SOURCE DATA:
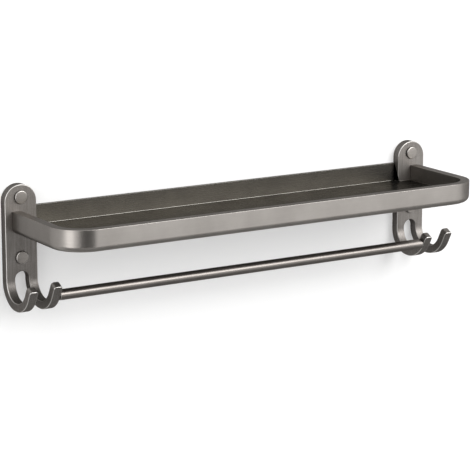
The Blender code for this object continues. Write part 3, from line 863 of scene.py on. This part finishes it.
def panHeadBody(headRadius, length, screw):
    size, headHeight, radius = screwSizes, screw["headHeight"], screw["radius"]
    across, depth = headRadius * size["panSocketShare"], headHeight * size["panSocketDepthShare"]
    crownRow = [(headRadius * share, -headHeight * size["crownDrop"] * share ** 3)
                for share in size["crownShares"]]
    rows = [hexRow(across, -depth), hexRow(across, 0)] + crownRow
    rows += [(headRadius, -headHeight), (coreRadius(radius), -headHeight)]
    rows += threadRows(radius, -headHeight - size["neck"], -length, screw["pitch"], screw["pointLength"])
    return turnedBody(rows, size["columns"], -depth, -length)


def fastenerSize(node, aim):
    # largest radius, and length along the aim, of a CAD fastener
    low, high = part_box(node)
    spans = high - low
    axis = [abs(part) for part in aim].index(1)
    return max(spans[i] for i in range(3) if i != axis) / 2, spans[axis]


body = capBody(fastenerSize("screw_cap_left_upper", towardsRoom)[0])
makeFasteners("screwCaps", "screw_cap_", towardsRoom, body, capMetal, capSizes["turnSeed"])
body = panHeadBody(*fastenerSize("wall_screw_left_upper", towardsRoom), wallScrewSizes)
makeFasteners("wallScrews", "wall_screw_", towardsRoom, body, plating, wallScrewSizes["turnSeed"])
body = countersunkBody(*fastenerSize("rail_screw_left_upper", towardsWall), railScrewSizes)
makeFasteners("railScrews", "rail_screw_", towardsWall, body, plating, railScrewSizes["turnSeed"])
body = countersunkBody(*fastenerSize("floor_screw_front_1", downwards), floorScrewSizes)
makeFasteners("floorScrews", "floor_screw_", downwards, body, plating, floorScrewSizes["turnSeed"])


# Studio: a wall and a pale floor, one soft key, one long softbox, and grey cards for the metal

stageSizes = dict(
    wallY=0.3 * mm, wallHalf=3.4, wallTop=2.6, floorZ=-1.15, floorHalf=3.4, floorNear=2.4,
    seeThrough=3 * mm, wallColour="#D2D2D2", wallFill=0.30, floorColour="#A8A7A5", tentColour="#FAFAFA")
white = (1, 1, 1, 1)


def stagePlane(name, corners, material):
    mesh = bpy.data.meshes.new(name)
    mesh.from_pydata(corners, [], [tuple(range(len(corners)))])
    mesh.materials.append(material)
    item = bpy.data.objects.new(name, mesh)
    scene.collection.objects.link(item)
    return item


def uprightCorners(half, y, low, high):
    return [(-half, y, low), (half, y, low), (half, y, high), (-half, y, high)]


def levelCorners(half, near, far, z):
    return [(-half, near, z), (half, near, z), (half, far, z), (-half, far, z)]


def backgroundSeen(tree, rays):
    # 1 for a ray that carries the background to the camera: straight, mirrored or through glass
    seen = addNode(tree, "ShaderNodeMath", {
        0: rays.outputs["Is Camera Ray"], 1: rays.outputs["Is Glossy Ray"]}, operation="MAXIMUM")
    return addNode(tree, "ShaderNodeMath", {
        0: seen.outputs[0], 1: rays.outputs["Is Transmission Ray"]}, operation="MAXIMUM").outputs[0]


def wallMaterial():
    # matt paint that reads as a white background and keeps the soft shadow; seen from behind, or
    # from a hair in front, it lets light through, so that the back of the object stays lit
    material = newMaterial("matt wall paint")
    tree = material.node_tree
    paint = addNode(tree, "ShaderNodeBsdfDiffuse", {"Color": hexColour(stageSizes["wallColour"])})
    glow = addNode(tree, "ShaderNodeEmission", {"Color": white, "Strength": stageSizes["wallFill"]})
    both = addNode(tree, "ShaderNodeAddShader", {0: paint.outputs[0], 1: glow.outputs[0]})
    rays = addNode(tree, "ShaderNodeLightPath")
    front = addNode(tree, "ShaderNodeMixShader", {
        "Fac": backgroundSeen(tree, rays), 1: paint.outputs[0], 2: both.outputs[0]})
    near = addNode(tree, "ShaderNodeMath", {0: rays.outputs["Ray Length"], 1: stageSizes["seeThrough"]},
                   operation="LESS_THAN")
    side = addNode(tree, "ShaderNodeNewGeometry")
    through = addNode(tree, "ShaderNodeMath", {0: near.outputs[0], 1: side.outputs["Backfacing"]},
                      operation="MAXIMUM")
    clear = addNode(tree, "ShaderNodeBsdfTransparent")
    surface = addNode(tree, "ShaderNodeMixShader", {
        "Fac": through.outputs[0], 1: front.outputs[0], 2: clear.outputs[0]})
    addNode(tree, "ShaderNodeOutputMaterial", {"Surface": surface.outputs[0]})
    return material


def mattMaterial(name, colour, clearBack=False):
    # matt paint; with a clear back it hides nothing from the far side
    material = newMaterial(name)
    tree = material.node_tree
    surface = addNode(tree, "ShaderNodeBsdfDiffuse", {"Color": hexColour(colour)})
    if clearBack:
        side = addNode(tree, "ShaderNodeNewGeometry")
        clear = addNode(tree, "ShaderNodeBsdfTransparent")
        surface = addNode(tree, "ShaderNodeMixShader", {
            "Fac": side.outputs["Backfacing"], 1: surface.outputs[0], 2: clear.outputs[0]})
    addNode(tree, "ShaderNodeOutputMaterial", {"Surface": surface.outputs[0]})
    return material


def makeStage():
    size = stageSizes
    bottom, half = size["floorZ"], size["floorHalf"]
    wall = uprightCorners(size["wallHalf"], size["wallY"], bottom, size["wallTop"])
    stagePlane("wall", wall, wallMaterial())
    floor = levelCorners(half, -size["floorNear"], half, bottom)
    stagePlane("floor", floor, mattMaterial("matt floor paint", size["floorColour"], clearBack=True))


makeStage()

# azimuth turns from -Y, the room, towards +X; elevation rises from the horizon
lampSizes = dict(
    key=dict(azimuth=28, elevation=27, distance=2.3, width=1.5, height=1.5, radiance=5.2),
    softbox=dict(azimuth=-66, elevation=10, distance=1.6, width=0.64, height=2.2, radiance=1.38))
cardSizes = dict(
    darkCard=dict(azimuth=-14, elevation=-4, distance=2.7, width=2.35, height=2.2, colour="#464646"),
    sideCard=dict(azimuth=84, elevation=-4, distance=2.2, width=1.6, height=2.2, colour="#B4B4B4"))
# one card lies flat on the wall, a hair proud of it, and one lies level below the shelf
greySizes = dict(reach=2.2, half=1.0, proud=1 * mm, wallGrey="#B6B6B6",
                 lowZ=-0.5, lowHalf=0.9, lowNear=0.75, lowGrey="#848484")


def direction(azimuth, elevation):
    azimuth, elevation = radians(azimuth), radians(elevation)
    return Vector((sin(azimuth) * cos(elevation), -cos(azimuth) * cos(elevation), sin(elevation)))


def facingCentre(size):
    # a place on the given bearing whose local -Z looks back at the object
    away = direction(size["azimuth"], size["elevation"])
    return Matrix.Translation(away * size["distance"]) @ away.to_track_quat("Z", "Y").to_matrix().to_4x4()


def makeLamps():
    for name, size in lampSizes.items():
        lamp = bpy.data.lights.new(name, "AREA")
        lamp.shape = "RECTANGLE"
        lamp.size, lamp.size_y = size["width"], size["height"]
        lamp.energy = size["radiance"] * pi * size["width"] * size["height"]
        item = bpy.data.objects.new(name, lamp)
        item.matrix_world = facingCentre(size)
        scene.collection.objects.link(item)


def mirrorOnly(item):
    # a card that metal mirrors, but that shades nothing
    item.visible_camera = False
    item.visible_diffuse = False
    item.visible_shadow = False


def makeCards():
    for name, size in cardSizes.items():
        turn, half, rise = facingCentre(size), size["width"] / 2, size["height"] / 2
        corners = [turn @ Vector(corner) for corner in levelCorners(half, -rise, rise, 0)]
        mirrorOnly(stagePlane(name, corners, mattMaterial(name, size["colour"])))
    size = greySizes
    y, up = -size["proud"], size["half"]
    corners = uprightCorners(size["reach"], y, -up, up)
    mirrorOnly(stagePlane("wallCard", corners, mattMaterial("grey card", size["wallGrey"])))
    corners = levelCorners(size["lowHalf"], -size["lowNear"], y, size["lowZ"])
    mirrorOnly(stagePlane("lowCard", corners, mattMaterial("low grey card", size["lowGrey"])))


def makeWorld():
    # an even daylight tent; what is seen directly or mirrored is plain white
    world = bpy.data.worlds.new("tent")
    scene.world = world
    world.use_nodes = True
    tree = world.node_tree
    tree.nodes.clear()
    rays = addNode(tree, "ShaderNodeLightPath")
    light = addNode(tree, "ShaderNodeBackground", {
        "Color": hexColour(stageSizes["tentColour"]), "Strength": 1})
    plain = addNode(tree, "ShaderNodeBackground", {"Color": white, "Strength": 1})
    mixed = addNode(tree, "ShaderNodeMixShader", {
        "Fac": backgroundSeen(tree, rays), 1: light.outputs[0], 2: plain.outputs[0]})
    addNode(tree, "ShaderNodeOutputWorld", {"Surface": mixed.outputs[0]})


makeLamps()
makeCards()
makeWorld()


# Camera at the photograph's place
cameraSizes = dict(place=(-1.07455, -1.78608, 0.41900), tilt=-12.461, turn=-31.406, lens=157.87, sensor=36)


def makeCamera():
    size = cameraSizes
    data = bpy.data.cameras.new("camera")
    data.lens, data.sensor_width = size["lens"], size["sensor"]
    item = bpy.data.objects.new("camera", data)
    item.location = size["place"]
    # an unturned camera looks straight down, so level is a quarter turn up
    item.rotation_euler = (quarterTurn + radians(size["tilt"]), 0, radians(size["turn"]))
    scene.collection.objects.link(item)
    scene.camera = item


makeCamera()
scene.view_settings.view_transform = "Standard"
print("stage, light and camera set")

WHAT TO PRODUCE:
Extract every line containing the string "scene" from the material.

EXERCISE OUTPUT:
The Blender code for this object continues. Write part 3, from line 863 of scene.py on. This part finishes it.
    scene.collection.objects.link(item)
        scene.collection.objects.link(item)
    scene.world = world
    scene.collection.objects.link(item)
    scene.camera = item
scene.view_settings.view_transform = "Standard"